There is a structural logic to that argument that Western analysts do not typically acknowledge on the record. The United States has invested heavily in automated ISR — intelligence, surveillance, and reconnaissance — for decades. American satellite imagery processing, while not fully autonomous, has incorporated AI assistance for target development since at least the mid-2010s. A world in which one major power deploys AI-assisted targeting and another does not is not the world that currently exists.
What the Chinese system does raise is the question of escalation dynamics in a high-speed environment. If both sides possess AI-assisted targeting, the competitive advantage shifts to whoever can compress decision timelines further. That dynamic has been extensively modeled in defense wargaming communities and consistently produces scenarios in which misattribution or misinterpreted movement can trigger responses faster than diplomacy can intervene.
What Remains Uncertain
The South China Morning Post report does not specify which military branch or unit has operational responsibility for the system, nor does it indicate whether the system has been deployed operationally or remains in testing. Independent verification of the technical claims — particularly the speed and accuracy figures — is not yet available from open sources. The sources reviewed do not include any direct response from the Pentagon or from US Indo-Pacific Command, both of which would typically comment on new Chinese military capabilities within 48 hours of public disclosure.
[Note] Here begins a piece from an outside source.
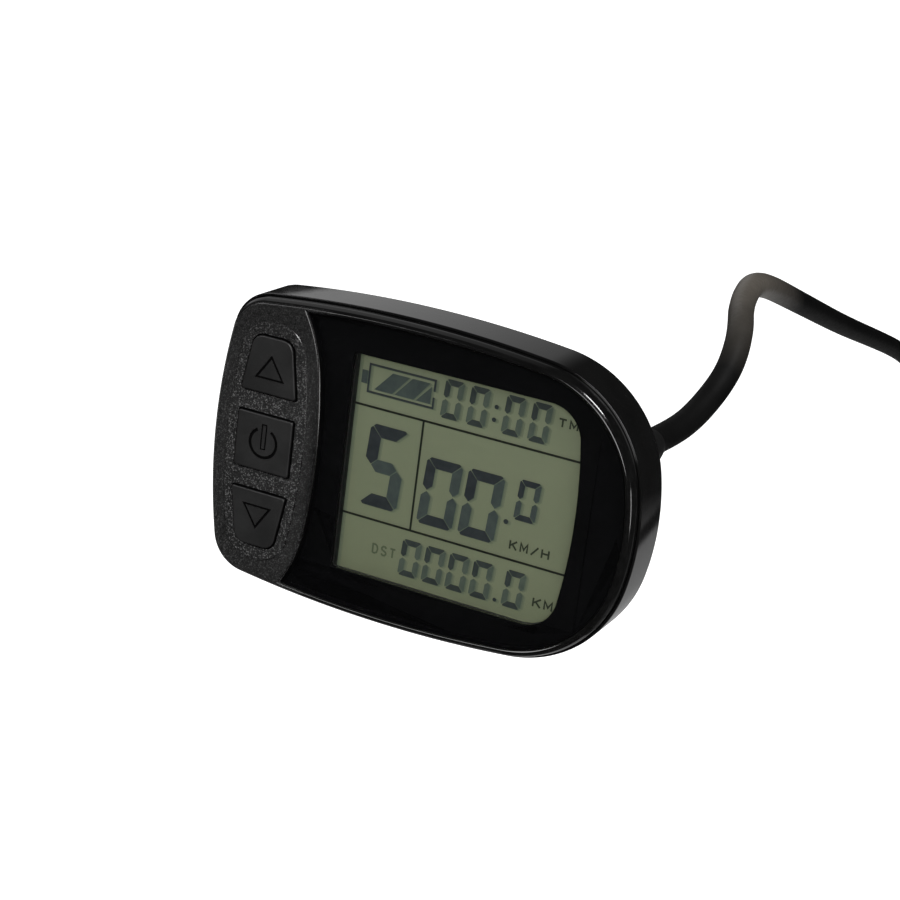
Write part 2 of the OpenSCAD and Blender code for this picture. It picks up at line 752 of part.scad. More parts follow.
module circuit_board() {
    color("#1f5a35") tilted() difference() {
        body_plate(cavity_in + pcb_play, pcb_back_z, pcb_z);
        for (p = case_screw_places()) post(p, column_r + pcb_play, pcb_back_z - cut, pcb_z + cut);
        for (p = pcb_screw_places()) post(p, pcb_screw_r + hole_play, pcb_back_z - cut, pcb_z + cut);
    }
}

module controller_chip() {
    color("#222222") tilted()
        translate([chip_x - chip_w / 2, body_h / 2 - parts_down - chip_w / 2, pcb_back_z - chip_t])
            cube([chip_w, chip_w, chip_t]);
}

// A regulator and two capacitors
module power_parts() {
    x = capacitor_in - body_w / 2;
    y = body_h / 2 - parts_down;
    color("#333333") tilted() {
        translate([regulator_x, y - regulator_h / 2, pcb_back_z - regulator_t])
            cube([regulator_w, regulator_h, regulator_t]);
        for (i = [0, 1])
            post([x + i * capacitor_pitch, y], capacitor_r, pcb_back_z - capacitor_h, pcb_back_z);
    }
}

module wire_header() {
    color("#ece6d4") tilted() difference() {
        translate([header_place[0] - header_h / 2, header_place[1] - header_w / 2,
            pcb_back_z - header_t]) cube([header_h, header_w, header_t]);
        header_room(0, cut);
    }
}
module header_room(play, over) {
    wall = header_wall + play;
    translate([header_place[0] - header_h / 2 + wall, header_place[1] - header_w / 2 + wall,
        pcb_back_z - header_t + wall])
        cube([header_h - wall + over, header_w - wall * 2, header_t - wall * 2]);
}
module wire_plug() {
    color("#f4f0e6") tilted() header_room(header_play, 0);
}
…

The Chinese framing, as reported, presents the system as consistent with international law and as operating under appropriate human oversight. Whether that oversight meets the threshold that critics of autonomous weapons consider acceptable remains a matter of unresolved — and likely irresolvable — disagreement in the absence of binding treaty obligations.
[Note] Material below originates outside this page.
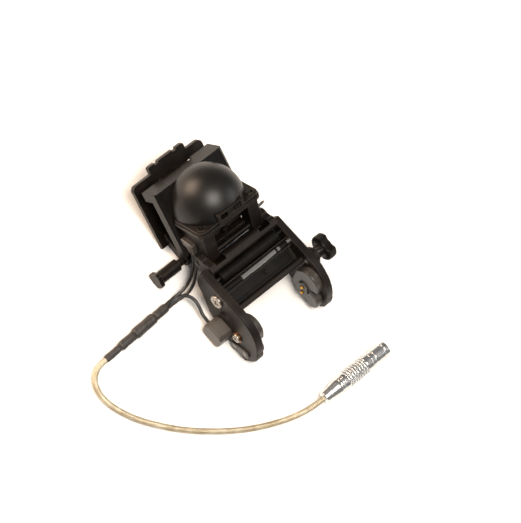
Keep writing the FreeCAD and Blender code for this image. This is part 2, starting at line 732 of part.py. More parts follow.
# ---- wire boot and bail on the bracket ----------------------------------------------------------------------
def wire_boot():
    outline = [(-1.2, -10.8), (6.2, -12.0), ((7.4, -12.6), (7.8, -14.0)), (7.4, -18.6), (3.0, -18.6),
               (2.4, -15.4), (-1.6, -14.2)]
    boot = prism(outline, (-post_outer - 3.0, -post_outer))
    boot = boot.makeFillet(0.7, at_x(boot, -post_outer - 3.0))
    return boot.cut(to_frame(behind_front(), housing, flange))


def wire_bail():
    """A small loop of wire that stands out of the bracket's right side."""
    foot_low, foot_high = (11.4, -15.0), (15.2, -10.8)
    x_foot, x_out = post_outer, post_outer + 5.2
    start = vec(x_foot, *foot_low)
    end = vec(x_foot, *foot_high)
    bend_low = vec(x_out - 2.2, *foot_low)
    bend_high = vec(x_out - 2.2, *foot_high)
    crest = vec(x_out, (foot_low[0] + foot_high[0]) / 2, (foot_low[1] + foot_high[1]) / 2)
    path = Part.Wire([Part.LineSegment(start, bend_low).toShape(), Part.Arc(bend_low, crest, bend_high).toShape(),
                      Part.LineSegment(bend_high, end).toShape()])
    section = Part.Wire(Part.makeCircle(0.65, start, x_axis))
    bail = path.makePipeShell([section], True, True)
    return bail.cut(block((0, post_outer), (-30, 30), (-40, 0)))


keep("wire_boot", flange, wire_boot())
keep("wire_bail", flange, wire_bail())


# ---- free cords: their routes lie on the table, in the table's own axes -------------------------------------
def tube(points, diameter, name):
    """A round tube along straight runs joined by tangent arcs, each as large as its two runs allow."""
    corners = [FreeCAD.Vector(*p) for p in points]
    edges, here, length, radii = [], corners[0], 0.0, []
    for before, corner, after in zip(corners, corners[1:], corners[2:]):
        back, ahead = (before - corner), (after - corner)
        shorter = min(back.Length, ahead.Length)
        turn = math.pi - back.getAngle(ahead)
        trim = 0.45 * shorter
        radii.append(trim / math.tan(turn / 2))
        enter = corner + back.normalize() * trim
        leave = corner + ahead.normalize() * trim
        inward = (back + ahead).normalize()
        middle = corner + inward * (radii[-1] / math.cos(turn / 2) - radii[-1])
        edges += [Part.LineSegment(here, enter), Part.Arc(enter, middle, leave)]
        here = leave
    edges.append(Part.LineSegment(here, corners[-1]))
    wire = Part.Wire([edge.toShape() for edge in edges])
    section = Part.Wire(Part.makeCircle(diameter / 2, corners[0], corners[1] - corners[0]))
    solid = wire.makePipeShell([section], True, True)
    fullness = solid.Volume / (math.pi * diameter ** 2 / 4 * wire.Length)
    print(name, "length", round(wire.Length, 1), "fullness", round(fullness, 4),
          "least radius", round(min(radii), 1), "radii", [round(r, 1) for r in radii])
    return solid


back = dome_back
wire_back_route = [
    (-20.7, back - 15.566, 20.988), (-20.7, back - 18.778, 17.421), (-22.4, back - 21.8, 12.8),
    (-25.2, back - 25.2, 8.2), (-30.4, back - 27.5, 4.6), (-38.06, back - 27.48, 2.6), (-44.053, back - 27.8, 2.6)]
wire_front_route = [
    (-20.7, back - 17.052, 22.326), (-20.7, back - 20.531, 18.462), (-22.2, back - 24.3, 12.8),
    (-25.2, back - 28.3, 8.2), (-30.6, back - 30.5, 4.3), (-37.955, back - 29.48, 2.6), (-43.947, back - 29.8, 2.6)]
sensor_route = [
    (-44.0, back - 28.8, 4.35), (-38.8, back - 28.523, 4.35), (-33.6, back - 29.5, 6.4), (-30.8, back - 34.1, 7.4),
    (-31.0, back - 39.6, 6.7), (sensor_exit, back - 44.2, 5.19),
    (sensor_exit, back - 49.16, 5.8)]
lead_route = [
    (-89.0, back - 31.2, 3.2), (-94.2, back - 31.477, 3.2), (-98.8, back - 34.0, 2.7), (-102.0, back - 38.4, 2.1),
    (-103.2, back - 45.3, 1.8), (-101.4, back - 53.6, 1.8), (-96.8, back - 63.6, 1.8), (-88.8, back - 74.6, 1.8),
    (-78.8, back - 85.4, 1.8), (-66.2, back - 95.8, 1.8), (-51.0, back - 105.8, 1.8), (-34.6, back - 113.2, 2.0),
    (-19.6, back - 117.8, 4.75), (-9.0, back - 117.8, 4.75)]

keep("wire_back", table, tube(wire_back_route, wire_diameter, "wire_back"))
keep("wire_front", table, tube(wire_front_route, wire_diameter, "wire_front"))
keep("sensor_wire", table, tube(sensor_route, wire_diameter, "sensor_wire"))
keep("braided_lead", table, tube(lead_route, lead_diameter, "braided_lead"))

sleeve_start = FreeCAD.Vector(-44.0, back - 28.8, sleeve_height)
sleeve_end = FreeCAD.Vector(*lead_route[0])
sleeve_way = (sleeve_end - sleeve_start).normalize()
sleeve_length = (sleeve_end - sleeve_start).Length
sleeve_steps = [("splice_mouth", 0.0, 0.2, 2.6), ("splice_body", 0.2, 0.53, 3.1),
                ("splice_waist", 0.53, 0.76, 2.6), ("splice_tail", 0.76, 1.0, 2.1)]
for name, first, last, radius in sleeve_steps:
    foot = sleeve_start + sleeve_way * (first * sleeve_length)
    sleeve = Part.makeCylinder(radius, (last - first) * sleeve_length, foot, sleeve_way)
    keep(name, table, sleeve.makeChamfer(0.3, [e for e in sleeve.Edges if e.Length > 3 * radius and e.Closed]))


# ---- circular plug ------------------------------------------------------------------------------------------
plug_start = lead_route[-1][0]
plug_y = lead_route[-1][1]
collet_length = 14.0
grip_length = 20.0
nose_length = 12.2
grip_start = plug_start + collet_length
nose_start = grip_start + grip_length
plug_end = nose_start + nose_length


def plug_turn(radius, x):
    return Part.makeCylinder(radius, x[1] - x[0], FreeCAD.Vector(x[0], plug_y, plug_radius), x_axis)


def collet_nut():
    foot = FreeCAD.Vector(plug_start, plug_y, plug_radius)
    cone = Part.makeCone(3.3, plug_radius - 0.15, collet_length - 4.0, foot, x_axis)
    nut = cone.fuse(plug_turn(plug_radius - 0.15, (plug_start + collet_length - 4.0, grip_start)))
    flat = Part.makeBox(4.6, 20, 20, FreeCAD.Vector(plug_start + 2.0, plug_y + 3.4, -5))
    other = Part.makeBox(4.6, 20, 20, FreeCAD.Vector(plug_start + 2.0, plug_y - 23.4, -5))
    return nut.cut([flat, other]).removeSplitter()


def grip_sleeve():
    sleeve = plug_turn(plug_radius, (grip_start, nose_start))
    for i in range(8):
        x = grip_start + 2.4 + i * 1.7
        ring = plug_turn(plug_radius + 1, (x, x + 0.5)).cut(plug_turn(plug_radius - 0.25, (x, x + 0.5)))
        sleeve = sleeve.cut(ring)
    return sleeve


def nose_shell():
    shell = plug_turn(plug_radius - 0.2, (nose_start, plug_end))
    shell = shell.makeChamfer(0.35, at_x(shell, plug_end))
    return shell.cut(plug_turn(plug_radius - 0.9, (nose_start, plug_end + 1)))


def plug_pin(turn):
    y = plug_y + 1.9 * math.cos(turn)
    z = plug_radius + 1.9 * math.sin(turn)
    return Part.makeCylinder(0.35, 4.0, FreeCAD.Vector(nose_start + 6.5, y, z), x_axis)


keep("plug_nut", table, collet_nut())
keep("plug_grip", table, grip_sleeve())
keep("plug_nose", table, nose_shell())
keep("plug_insert", table, plug_turn(plug_radius - 0.95, (nose_start + 0.02, nose_start + 6.5)))
keep("plug_pins", table, [plug_pin(2 * math.pi * i / 5) for i in range(5)])


# ---- write the nodes ----------------------------------------------------------------------------------------
cord_nodes = ["wire_back", "wire_front", "sensor_wire", "braided_lead", "plug_nut", "plug_grip", "plug_nose",
              "plug_insert", "plug_pins"] + [step[0] for step in sleeve_steps]
os.makedirs("parts", exist_ok=True)
for name, shape in parts.items():
    shape.exportStep("parts/" + name + ".step")
whole = Part.makeCompound([shape for name, shape in parts.items() if name not in cord_nodes]).BoundBox
print(len(parts), "nodes; object without its cords", whole)
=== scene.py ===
import logging
import math
from dataclasses import dataclass
from enum import Enum
from typing import Callable

import bmesh
import bpy
import numpy as np
from mathutils import Matrix, Vector


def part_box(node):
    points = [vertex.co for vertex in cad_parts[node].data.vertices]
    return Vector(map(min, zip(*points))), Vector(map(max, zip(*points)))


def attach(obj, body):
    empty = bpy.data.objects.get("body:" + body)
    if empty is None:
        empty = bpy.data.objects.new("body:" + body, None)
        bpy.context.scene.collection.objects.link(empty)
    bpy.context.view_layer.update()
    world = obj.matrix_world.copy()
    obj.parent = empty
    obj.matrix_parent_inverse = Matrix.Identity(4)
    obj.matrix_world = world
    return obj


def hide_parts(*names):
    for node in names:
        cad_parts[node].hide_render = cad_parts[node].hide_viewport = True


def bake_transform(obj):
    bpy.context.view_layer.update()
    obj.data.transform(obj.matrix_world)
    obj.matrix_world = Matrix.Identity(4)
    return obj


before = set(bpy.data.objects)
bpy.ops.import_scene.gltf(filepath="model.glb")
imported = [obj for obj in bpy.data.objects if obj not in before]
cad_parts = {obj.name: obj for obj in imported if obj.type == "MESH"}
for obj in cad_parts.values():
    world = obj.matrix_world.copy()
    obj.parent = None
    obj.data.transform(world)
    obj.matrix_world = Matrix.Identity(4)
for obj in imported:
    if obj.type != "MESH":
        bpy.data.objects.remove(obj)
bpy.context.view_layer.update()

LOG = logging.getLogger("tilting_camera_mount")
MM = 0.001                       # metres in a millimetre
TURN = 2 * math.pi
DOME_CENTRE = Vector((0.0, 23.532, 32.0)) * MM
Profile = Callable[[np.ndarray, np.ndarray], np.ndarray]
Inputs = dict[str | int, object]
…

What is clear is that the question of how AI will reshape military competition in space is no longer hypothetical. The tools exist. The governance does not. The next disclosure may arrive faster than the international community is prepared to respond.
This publication covered the South China Morning Post's reporting on the Chinese AI targeting system as a substantive defense-technology story rather than as an isolated Chinese threat item. The coverage foregrounds the governance vacuum that the system exposes, presents Beijing's stated rationale in its strongest form, and notes the structural context of US and allied AI-assisted targeting programs.